- SK Hynix split-cell 5-bit flash memory increases SSD density without significantly reducing production complexity
- RAID-0 style parallelism on split-cell NAND dramatically increases read speed
- Each half cell reduces voltage stress, extending the five-bit flash endurance.
The NAND flash industry continues to look for ways to increase storage density as demand from data centers, consumer devices, and artificial intelligence tools increases.
Conventional scaling through additional 3D NAND layers has become increasingly complex, expensive, and difficult to manufacture consistently.
While four-bit QLC flash memory is already in commercial production, moving to five-bit PLC flash memory remains impractical due to reliability and endurance issues related to voltage sense limits.
How split-cell flash changes the equation
SK Hynix has introduced a different approach known as multisite cell technology. Instead of forcing a single NAND cell to maintain all 32 voltage states, the design splits the cell into two independent half-cells.
Each half stores six voltage states, which combine to represent a five-bit value. This design reduces voltage overhead while maintaining overall bit density.

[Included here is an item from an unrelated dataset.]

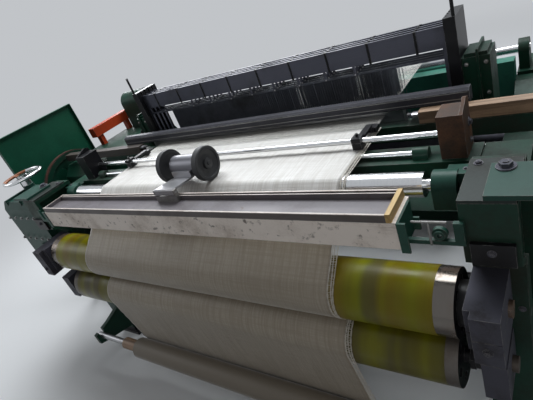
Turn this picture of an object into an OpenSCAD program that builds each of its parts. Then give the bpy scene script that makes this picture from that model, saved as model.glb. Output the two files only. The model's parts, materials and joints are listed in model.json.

The two half-cells operate in parallel as a single logical unit, resembling how RAID-0 distributes data between hard drives to increase performance.
In this case, the voltage states are combined during access rather than split between separate devices.
The physical shape of the cell is elliptical rather than circular, leaving room for an insulating wall between the halves and separate bitline connections.
SK Hynix claims that wider voltage gaps within each half-cell reduce electron leakage and shorten programming time.
The two halves are read simultaneously, which the company says offers faster read speeds compared to conventional PLC designs.
This method also improves resistance as lower voltage stress reduces cell wear.
SK Hynix demonstrated functional wafers at the IEDM 2025 conference, indicating the concept goes beyond simulation.
The split-cell approach requires additional semiconductor process steps, including cell division and gap filling, which adds cost and complexity.
As SK Hynix evaluates manufacturing capacity, other flash manufacturers including Samsung, Micron, Kioxia and Sandisk are expected to study similar ideas.
The concept doesn’t promise cheaper SSDs, just denser ones, and it doesn’t eliminate the role of hard drives in high-capacity storage.
If manufacturers can produce multisite cells at scale, PLC flash could finally become viable without the serious drawbacks seen in previous designs.